§ Given problem
Report each line of the data that includes the word "frame".
>> START Records shown
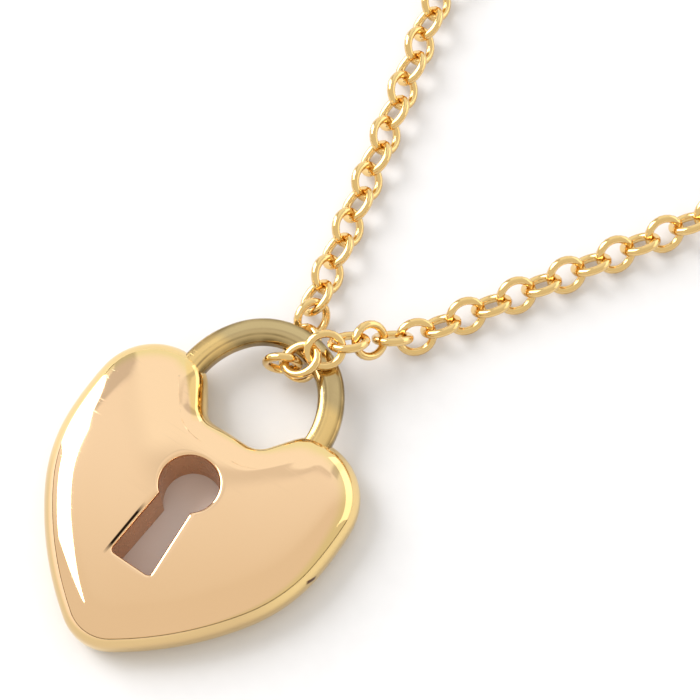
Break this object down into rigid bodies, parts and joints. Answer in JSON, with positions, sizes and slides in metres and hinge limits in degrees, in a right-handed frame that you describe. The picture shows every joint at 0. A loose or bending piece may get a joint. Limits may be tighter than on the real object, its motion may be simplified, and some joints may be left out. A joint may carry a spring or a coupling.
{
  "type": "padlock pendant necklace",
  "caption": "Gold heart padlock pendant with a keyhole cut through it and an arched shackle, on a fine round-link cable chain laid out as a whole loop.",
  "frame": {"origin": "on the axis of the keyhole's round hole, at the flat back of the heart, which rests on the surface", "axes": "+Y up the pendant from the heart's tip to the shackle, +Z out of the front of the pendant and up from the surface it lies on, +X to the right across the heart as seen from the front"},
  "size_m": [0.0895, 0.1834, 0.004],
  "materials": {
    "rose_gold": "polished rose gold",
    "shackle_gold": "polished greenish yellow gold",
    "chain_gold": "polished yellow gold"
  },
  "bodies": {
    "root": {"heart_body": "rose_gold", "shackle": "shackle_gold", "chain": "chain_gold", "clasp": "chain_gold", "end_ring": "chain_gold"}
  },
  "joints": []
}
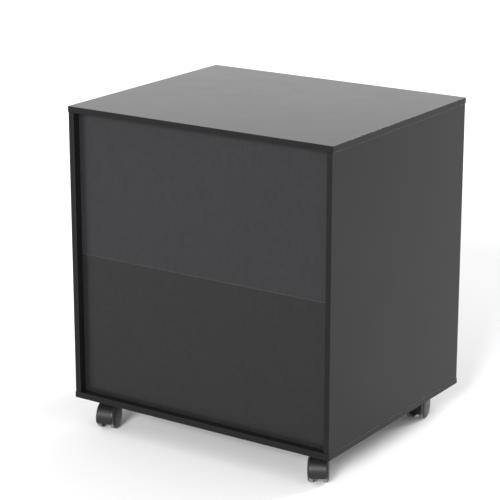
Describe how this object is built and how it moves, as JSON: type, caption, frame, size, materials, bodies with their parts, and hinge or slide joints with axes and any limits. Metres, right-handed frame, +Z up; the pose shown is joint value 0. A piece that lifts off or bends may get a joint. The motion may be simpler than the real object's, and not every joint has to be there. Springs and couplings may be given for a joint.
{
  "type": "mobile printer stand",
  "caption": "Black board cabinet on casters with a flat top, a drawer above a hinged door, and an open compartment with an adjustable shelf.",
  "frame": {"origin": "on the floor under the middle of the cabinet", "axes": "+Z up; the front with the drawer and the door faces -Y, the back +Y; left and right are as seen from the front"},
  "size_m": [0.6, 0.5, 0.66],
  "materials": {
    "black_melamine": "black melamine board with a fine satin texture and banded edges",
    "black_hardboard": "thin hardboard, black laminated face",
    "zinc_steel": "zinc-plated pressed steel",
    "black_plastic": "moulded black nylon, fine satin",
    "wheel_plastic": "black nylon wheel with a grey tread",
    "grey_plastic": "moulded grey nylon"
  },
  "bodies": {
    "cabinet": {"top_panel": "black_melamine", "bottom_panel": "black_melamine", "side_panel_left": "black_melamine", "side_panel_right": "black_melamine", "divider_panel": "black_melamine", "back_panel_upper": "black_hardboard", "back_panel_lower": "black_hardboard", "drawer_deck": "black_melamine", "cupboard_shelf": "black_melamine", "open_shelf": "black_melamine", "cupboard_shelf_pin_1": "zinc_steel", "cupboard_shelf_pin_2": "zinc_steel", "cupboard_shelf_pin_3": "zinc_steel", "cupboard_shelf_pin_4": "zinc_steel", "open_shelf_pin_1": "zinc_steel", "open_shelf_pin_2": "zinc_steel", "open_shelf_pin_3": "zinc_steel", "open_shelf_pin_4": "zinc_steel", "drawer_rail_left": "zinc_steel", "drawer_rail_right": "zinc_steel", "cabinet_hinge_leaf_lower": "zinc_steel", "cabinet_hinge_leaf_upper": "zinc_steel", "magnet_catch": "black_plastic", "caster_plate_back_right": "zinc_steel", "caster_plate_back_left": "zinc_steel", "caster_plate_front_left": "zinc_steel", "caster_plate_front_right": "zinc_steel"},
    "drawer": {"drawer_front": "black_melamine", "drawer_side_left": "black_melamine", "drawer_side_right": "black_melamine", "drawer_back": "black_melamine", "drawer_bottom": "black_hardboard", "drawer_runner_left": "zinc_steel", "drawer_runner_right": "zinc_steel"},
    "cage_left": {"ball_cage_left": "zinc_steel"},
    "cage_right": {"ball_cage_right": "zinc_steel"},
    "door": {"door_panel": "black_melamine", "door_hinge_leaf_lower": "zinc_steel", "door_hinge_leaf_upper": "zinc_steel", "catch_strike": "zinc_steel"},
    "caster_back_right": {"caster_hood_back_right": "black_plastic", "caster_axle_back_right": "zinc_steel"},
    "wheel_back_right_a": {"caster_wheel_back_right_a": "wheel_plastic"},
    "wheel_back_right_b": {"caster_wheel_back_right_b": "wheel_plastic"},
    "caster_back_left": {"caster_hood_back_left": "black_plastic", "caster_axle_back_left": "zinc_steel"},
    "wheel_back_left_a": {"caster_wheel_back_left_a": "wheel_plastic"},
    "wheel_back_left_b": {"caster_wheel_back_left_b": "wheel_plastic"},
    "caster_front_left": {"caster_hood_front_left": "black_plastic", "caster_axle_front_left": "zinc_steel"},
    "wheel_front_left_a": {"caster_wheel_front_left_a": "wheel_plastic"},
    "wheel_front_left_b": {"caster_wheel_front_left_b": "wheel_plastic"},
    "pedal_front_left": {"brake_pedal_front_left": "grey_plastic"},
    "caster_front_right": {"caster_hood_front_right": "black_plastic", "caster_axle_front_right": "zinc_steel"},
    "wheel_front_right_a": {"caster_wheel_front_right_a": "wheel_plastic"},
    "wheel_front_right_b": {"caster_wheel_front_right_b": "wheel_plastic"},
    "pedal_front_right": {"brake_pedal_front_right": "grey_plastic"}
  },
  "joints": [
    {"name": "drawer_slide", "type": "slide", "parent": "cabinet", "child": "drawer", "axis": [0, -1, 0], "range_m": [0, 0.3]},
    {"name": "cage_left_slide", "type": "slide", "parent": "cabinet", "child": "cage_left", "axis": [0, -1, 0], "range_m": [0, 0.15]},
    {"name": "cage_right_slide", "type": "slide", "parent": "cabinet", "child": "cage_right", "axis": [0, -1, 0], "range_m": [0, 0.15]},
    {"name": "door_hinge", "type": "hinge", "parent": "cabinet", "child": "door", "pos_m": [-0.2848, -0.248, 0.2765], "axis": [0, 0, -1], "range_deg": [0, 170]},
    {"name": "swivel_back_right", "type": "hinge", "parent": "cabinet", "child": "caster_back_right", "pos_m": [0.246, 0.198, 0.057], "axis": [0, 0, 1], "continuous": true},
    {"name": "spin_back_right_a", "type": "hinge", "parent": "caster_back_right", "child": "wheel_back_right_a", "pos_m": [0.24049, 0.21723, 0.025], "axis": [0.9613, 0.2756, 0], "continuous": true},
    {"name": "spin_back_right_b", "type": "hinge", "parent": "caster_back_right", "child": "wheel_back_right_b", "pos_m": [0.24049, 0.21723, 0.025], "axis": [0.9613, 0.2756, 0], "continuous": true},
    {"name": "swivel_back_left", "type": "hinge", "parent": "cabinet", "child": "caster_back_left", "pos_m": [-0.246, 0.198, 0.057], "axis": [0, 0, 1], "continuous": true},
    {"name": "spin_back_left_a", "type": "hinge", "parent": "caster_back_left", "child": "wheel_back_left_a", "pos_m": [-0.256, 0.21532, 0.025], "axis": [0.866, 0.5, 0], "continuous": true},
    {"name": "spin_back_left_b", "type": "hinge", "parent": "caster_back_left", "child": "wheel_back_left_b", "pos_m": [-0.256, 0.21532, 0.025], "axis": [0.866, 0.5, 0], "continuous": true},
    {"name": "swivel_front_left", "type": "hinge", "parent": "cabinet", "child": "caster_front_left", "pos_m": [-0.246, -0.198, 0.057], "axis": [0, 0, 1], "continuous": true},
    {"name": "spin_front_left_a", "type": "hinge", "parent": "caster_front_left", "child": "wheel_front_left_a", "pos_m": [-0.24947, -0.1783, 0.025], "axis": [0.9848, 0.1736, 0], "continuous": true},
    {"name": "spin_front_left_b", "type": "hinge", "parent": "caster_front_left", "child": "wheel_front_left_b", "pos_m": [-0.24947, -0.1783, 0.025], "axis": [0.9848, 0.1736, 0], "continuous": true},
    {"name": "brake_front_left", "type": "hinge", "parent": "caster_front_left", "child": "pedal_front_left", "pos_m": [-0.25208, -0.16353, 0.026], "axis": [-0.9848, -0.1736, 0], "range_deg": [0, 12]},
    {"name": "swivel_front_right", "type": "hinge", "parent": "cabinet", "child": "caster_front_right", "pos_m": [0.246, -0.198, 0.057], "axis": [0, 0, 1], "continuous": true},
    {"name": "spin_front_right_a", "type": "hinge", "parent": "caster_front_right", "child": "wheel_front_right_a", "pos_m": [0.23851, -0.17946, 0.025], "axis": [0.9272, 0.3746, 0], "continuous": true},
    {"name": "spin_front_right_b", "type": "hinge", "parent": "caster_front_right", "child": "wheel_front_right_b", "pos_m": [0.23851, -0.17946, 0.025], "axis": [0.9272, 0.3746, 0], "continuous": true},
    {"name": "brake_front_right", "type": "hinge", "parent": "caster_front_right", "child": "pedal_front_right", "pos_m": [0.23289, -0.16555, 0.026], "axis": [-0.9272, -0.3746, 0], "range_deg": [0, 12]}
  ],
  "couplings": [
    {"joint": "cage_left_slide", "follows": "drawer_slide", "ratio": 0.5},
    {"joint": "cage_right_slide", "follows": "drawer_slide", "ratio": 0.5}
  ]
}
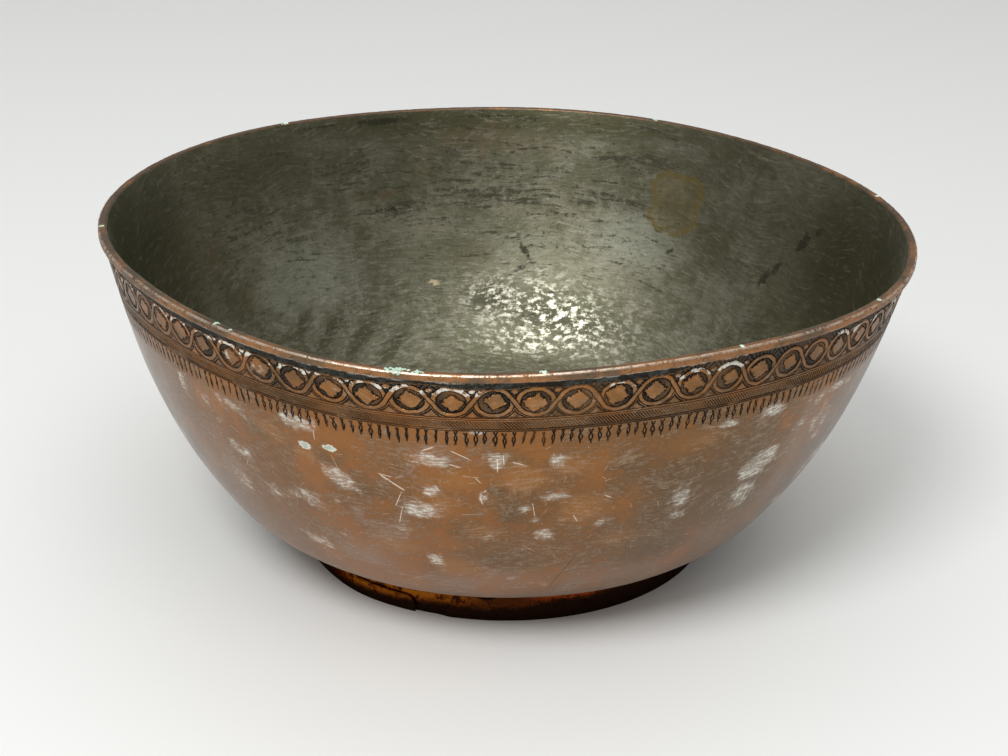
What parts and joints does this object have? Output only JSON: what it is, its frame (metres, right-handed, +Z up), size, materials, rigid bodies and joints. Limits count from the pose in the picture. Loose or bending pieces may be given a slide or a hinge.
>> END Records shown
§ Exercise result
Break this object down into rigid bodies, parts and joints. Answer in JSON, with positions, sizes and slides in metres and hinge limits in degrees, in a right-handed frame that you describe. The picture shows every joint at 0. A loose or bending piece may get a joint. Limits may be tighter than on the real object, its motion may be simplified, and some joints may be left out. A joint may carry a spring or a coupling.
  "frame": {"origin": "on the axis of the keyhole's round hole, at the flat back of the heart, which rests on the surface", "axes": "+Y up the pendant from the heart's tip to the shackle, +Z out of the front of the pendant and up from the surface it lies on, +X to the right across the heart as seen from the front"},
Describe how this object is built and how it moves, as JSON: type, caption, frame, size, materials, bodies with their parts, and hinge or slide joints with axes and any limits. Metres, right-handed frame, +Z up; the pose shown is joint value 0. A piece that lifts off or bends may get a joint. The motion may be simpler than the real object's, and not every joint has to be there. Springs and couplings may be given for a joint.
  "frame": {"origin": "on the floor under the middle of the cabinet", "axes": "+Z up; the front with the drawer and the door faces -Y, the back +Y; left and right are as seen from the front"},
What parts and joints does this object have? Output only JSON: what it is, its frame (metres, right-handed, +Z up), size, materials, rigid bodies and joints. Limits count from the pose in the picture. Loose or bending pieces may be given a slide or a hinge.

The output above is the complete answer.